Di balik seremoni pelantikan yang berlangsung khidmat di Istana Negara, tersimpan dinamika politik, kalkulasi teknokratik, dan harapan rakyat yang menumpuk. Pergantian ini bukan sekadar rotasi jabatan, melainkan refleksi dari evaluasi mendalam terhadap efektivitas pemerintahan dan respons terhadap tekanan sosial yang memuncak sejak demonstrasi besar Agustus lalu (Lihat: en.tempo.co, www.indonesia-investments.com). Salah satu pergantian paling mencolok adalah pencopotan Sri Mulyani Indrawati dari posisi Menteri Keuangan, digantikan oleh Purbaya Yudhi Sadewa, mantan Ketua Dewan Komisioner LPS (Lihat: en.tempo.co, en.antaranews.com). Sri Mulyani dikenal sebagai simbol stabilitas fiskal dan kredibilitas internasional. Namun, dalam konteks pemerintahan Prabowo yang lebih populis dan berorientasi pada ekspansi fiskal, pendekatan teknokratik Sri Mulyani tampaknya mulai dianggap kurang sejalan.
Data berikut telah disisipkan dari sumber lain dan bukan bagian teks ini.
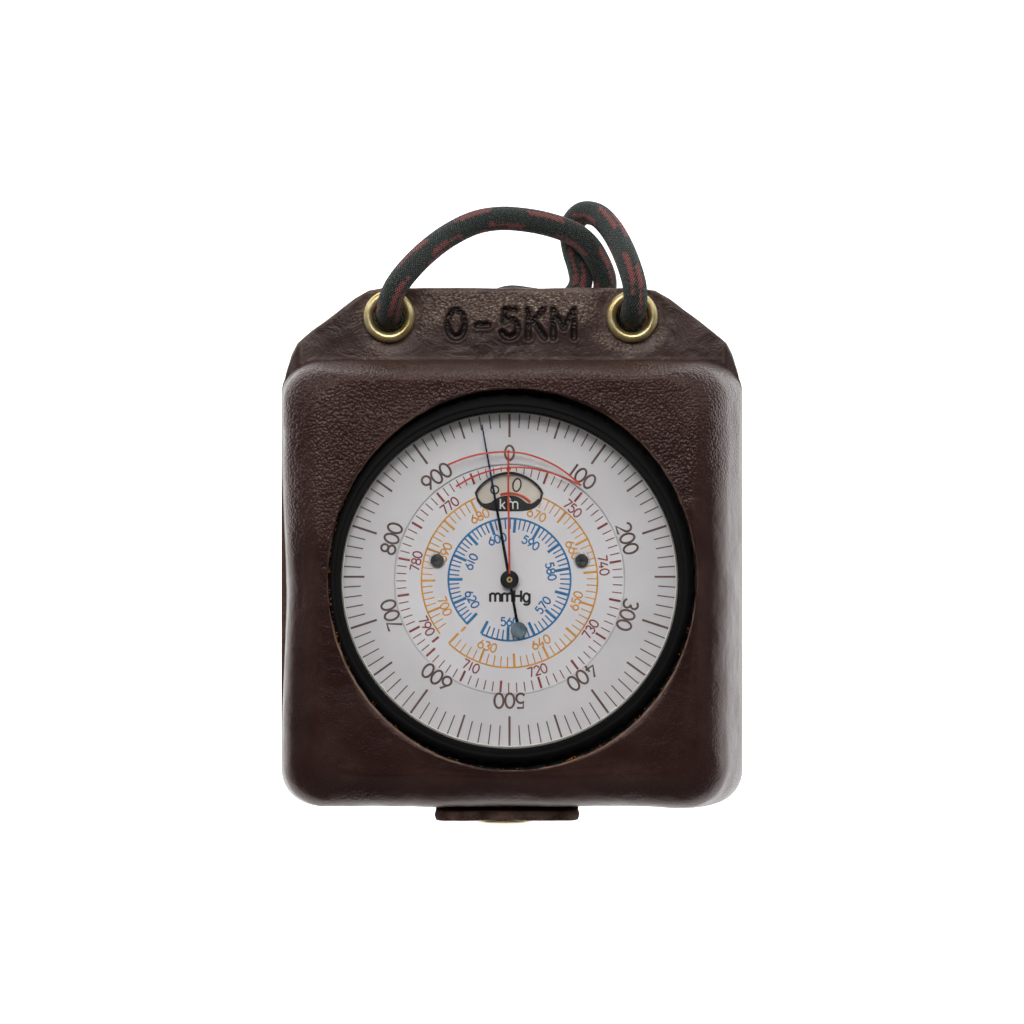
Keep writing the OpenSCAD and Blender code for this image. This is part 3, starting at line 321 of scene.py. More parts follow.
def cutLeatherFinish(name, tones, fibreMm):
    # a knife-cut or flesh side: matt, fibrous, no grain layer
    made, tree, shader = newMaterial(name, {"Roughness": 0.9, "Specular IOR Level": 0.25})
    place = addNode(tree, "ShaderNodeTexCoord").outputs["Object"]
    stretch = addNode(tree, "ShaderNodeMapping", {"Vector": place, "Scale": (1.0, 1.0, 3.0)}).outputs[0]
    fibres = noiseOf(tree, stretch, fibreMm, 6.0, {"Roughness": 0.7, "Distortion": 0.8})
    both = maths(tree, "MULTIPLY", maths(tree, "ADD", fibres, noiseOf(tree, place, 3, 3.0)), 0.5)
    dyed = addRamp(tree, both, [(0.36, tones[0]), (0.5, tones[1]), (0.66, tones[2])])
    feed(tree, shader, {
        "Base Color": mixed(tree, attributeOf(tree, "wearAndHighlight"), dyed, linear("#a58674")),
        "Normal": bumped(tree, fibres, 0.12, 0.9),
    })
    return made


def madeFinish(name, tones, roughness, metallic, mottleMm, grainMm, grainHeightMm, values=None, lines=None):
    # metals, paints and plastics: colour wavers between two tones, and a fine relief says how it was made
    made, tree, shader = newMaterial(name, {"Metallic": metallic, **(values or {})})
    place = addNode(tree, "ShaderNodeTexCoord").outputs["Object"]
    mottle = noiseOf(tree, place, mottleMm, 5.0)
    if lines:  # brushed: the grain is drawn out along one axis
        place = addNode(tree, "ShaderNodeMapping", {"Vector": place, "Scale": lines}).outputs[0]
    feed(tree, shader, {
        "Base Color": addRamp(tree, mottle, [(0.32, tones[0]), (0.68, tones[1])]),
        "Roughness": remapped(tree, mottle, 0.3, 0.7, roughness * 0.8, roughness * 1.25),
        "Normal": bumped(tree, noiseOf(tree, place, grainMm, 3.0), grainHeightMm, 0.8),
    })
    return made


def printingInk(name, tones, roughness=0.6):
    # a few hundredths of a millimetre thick, half matt
    return madeFinish(name, tones, roughness, 0.0, 3.0, 0.12, 0.004)


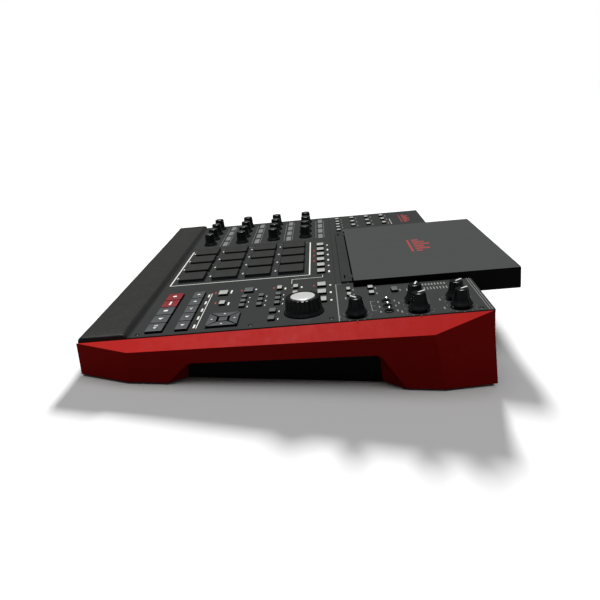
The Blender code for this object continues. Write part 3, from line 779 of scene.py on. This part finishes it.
def add_pots():
    profile = [(3.4, -9.0), (3.4, 0.6), (7.2, 0.6), (7.3, 2.7), (10.0, 2.9), (10.3, 3.3),
               (10.2, 4.0), (9.6, 4.8), (8.6, 6.4), (7.7, 8.4), (7.3, 10.0), (6.8, 13.5),
               (6.35, 16.6), (6.0, 17.5), (5.4, 17.85), (4.7, 17.7), (0.6, 17.65)]
    mesh = ribbed("pot_knob_ribbed", profile, 9, 0.75, (6.0, 17.3), 7)
    pointer = bmesh.new()
    add_plate(pointer, (-0.8, 0.8), (-5.9, 0.6), (17.6, 18.0), to=local)
    add_plate(pointer, (-0.8, 0.8), (-7.3, -5.9), (13.0, 18.0), to=local)
    line = finish_mesh(pointer, "pot_pointer")
    for number in range(1, 6):
        node = f"pot_knob_{number}"
        x, u = joint_place(node + "_turn")
        turn = Matrix.Rotation(math.radians(POINTER_TURN[number - 1]), 4, 'Z')
        place = at(x, u) @ turn
        add_piece(node + "_ribbed", mesh, node, "knob_black", KNOB, matrix=place, replaces=(node,))
        add_piece(node + "_pointer", line, node, "knob_black", PRINT_WHITE, matrix=place)


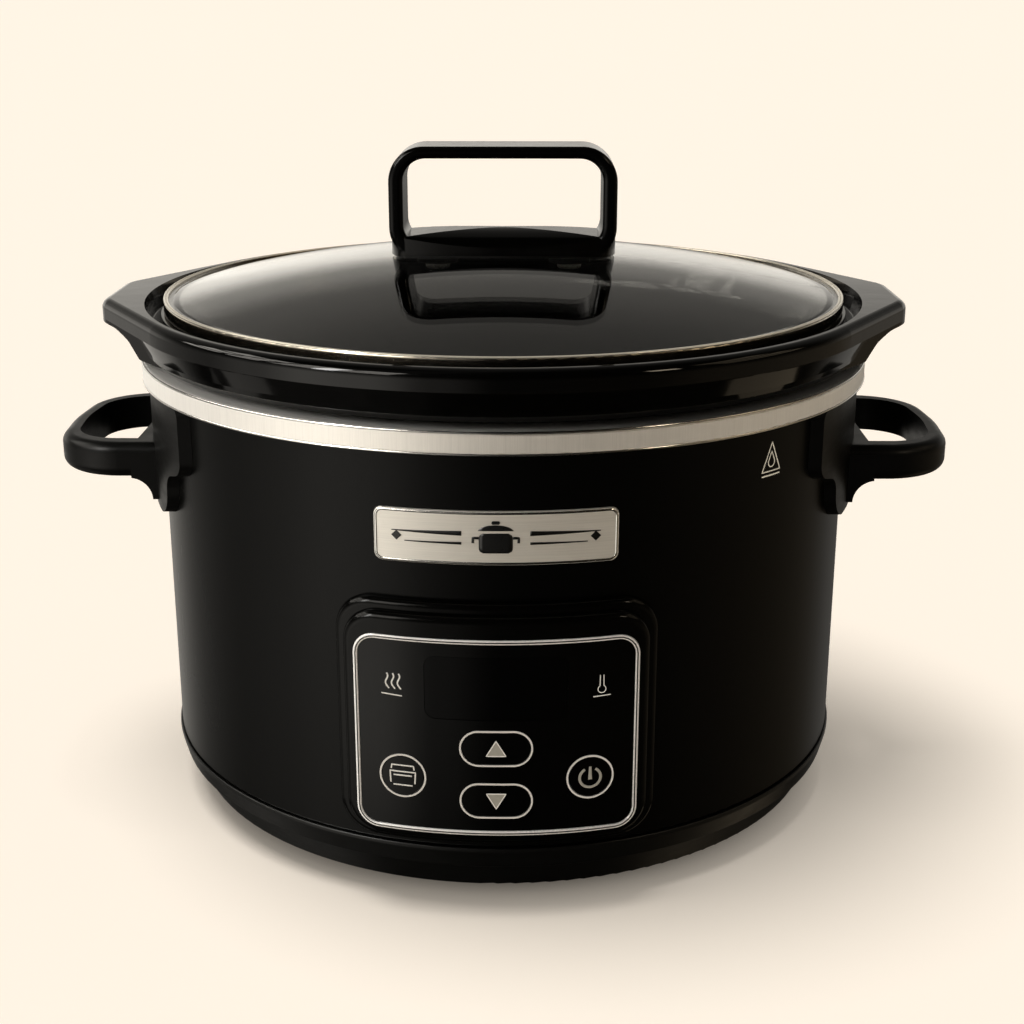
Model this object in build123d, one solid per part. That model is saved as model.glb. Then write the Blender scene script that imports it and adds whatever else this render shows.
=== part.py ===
from build123d import *
import os
from math import cos, radians, sin

# A round digital slow cooker, in millimetres. +Z is up, the front (control panel) faces -Y, and
# the origin is on the vertical axis at the level of the worktop.

# ---- driving dimensions --------------------------------------------------------------------------
WALL_R = 126.0            # outside of the painted steel wall
WALL_T = 0.8
BASE_FOOT_R = 118.4       # lowest edge of the plastic base
BASE_LOW = 4.0            # the feet lift the base this far off the worktop
BASE_TOP = 22.0
BAND_R = 132.0            # brushed steel band round the top
BAND_LOW = 155.7
BAND_TOP = 163.3
RIM_R = 134.2             # crock rim
RIM_TOP = 182.2
TAB_R = 144.8             # tip of the crock's two lifting tabs
LINER_TOP_R = 117.6       # inside of the heated well, at its mouth
LINER_FLOOR_R = 108.4
LINER_FLOOR = 39.0
LID_R = 123.1             # outside of the lid's metal rim
DOME_R = 520.0            # spherical radius of the glass
DOME_TOP = 197.0
GLASS_T = 4.0
FACE_R = 132.5            # front of the control panel, concentric with the wall
PANEL_Z = 63.65
BOARD_Y = 118.2           # distance of the control board's front from the axis
KEY_TRAVEL = 0.8
HANDLE_Z = 127.7          # middle of the side handles' bars
FAR = 400.0

LOW = (Align.CENTER, Align.CENTER, Align.MIN)


# ---- helpers -------------------------------------------------------------------------------------
def disc(radius, low, high, x=0.0, y=0.0):
    """Upright cylinder between two heights."""
    return Pos(x, y, low) * Cylinder(radius, high - low, align=LOW)


def tube(outer, inner, low, high):
    return disc(outer, low, high) - disc(inner, low - 1, high + 1)


def turned(points, radii=0):
    """Turns a closed (r, z) outline about the vertical axis. radii rounds its corners."""
    if radii:
        outline = FilletPolyline(*points, radius=radii, close=True)
    else:
        outline = Polyline(*points, close=True)
    return revolve(Plane.XZ * make_face(outline), Axis.Z)


def in_front(sketch, near, far):
    """Extrudes an (x, z) sketch towards the front, between two distances from the axis."""
    return extrude(Plane.XZ.offset(near) * sketch, amount=far - near)


def panel_rect(width, height, radius, z=PANEL_Z, x=0.0):
    return Pos(x, z) * RectangleRounded(width, height, radius)


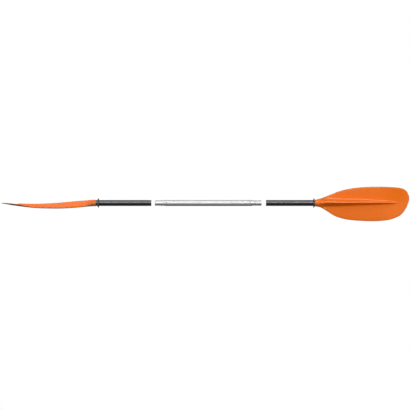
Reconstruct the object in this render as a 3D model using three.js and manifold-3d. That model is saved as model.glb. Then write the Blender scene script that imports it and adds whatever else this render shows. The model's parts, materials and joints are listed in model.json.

Purbaya membawa latar belakang ekonomi makro dan stabilitas keuangan, namun tantangannya kini adalah menjaga kepercayaan pasar yang sempat terguncang pasca pengumuman reshuffle, ditandai dengan turunnya IHSG (Lihat: www.indonesia-investments.com en.tempo.co).
Di Kementerian Koordinator Politik dan Keamanan, Budi Gunawan digantikan, meski penggantinya belum diumumkan secara resmi (Lihat: en.antaranews.com, nasional.kompas.com). Pergantian ini menimbulkan spekulasi tentang arah baru koordinasi keamanan nasional, terutama di tengah meningkatnya ketegangan sosial dan isu reformasi hukum. Bilamana benar posisi ini akan dirangkap oleh Menteri Pertahanan, maka akan terjadi konsolidasi kekuasaan yang signifikan di sektor keamanan. Peluangnya adalah efisiensi dan kesatuan komando, namun risikonya adalah sentralisasi yang berlebihan dan potensi konflik kepentingan.
Kementerian Pemuda dan Olahraga juga mengalami pergantian, dengan Dito Ariotedjo dicopot, meski penggantinya belum dilantik karena berada di luar kota (Lihat: nasional.kompas.com). Ketidakjelasan pengganti menunjukkan bahwa sektor ini belum menjadi prioritas utama, padahal pemuda adalah demografi strategis dalam pembangunan nasional. Tantangannya adalah mengembalikan kepercayaan generasi muda terhadap pemerintah, terutama dalam hal partisipasi dan representasi.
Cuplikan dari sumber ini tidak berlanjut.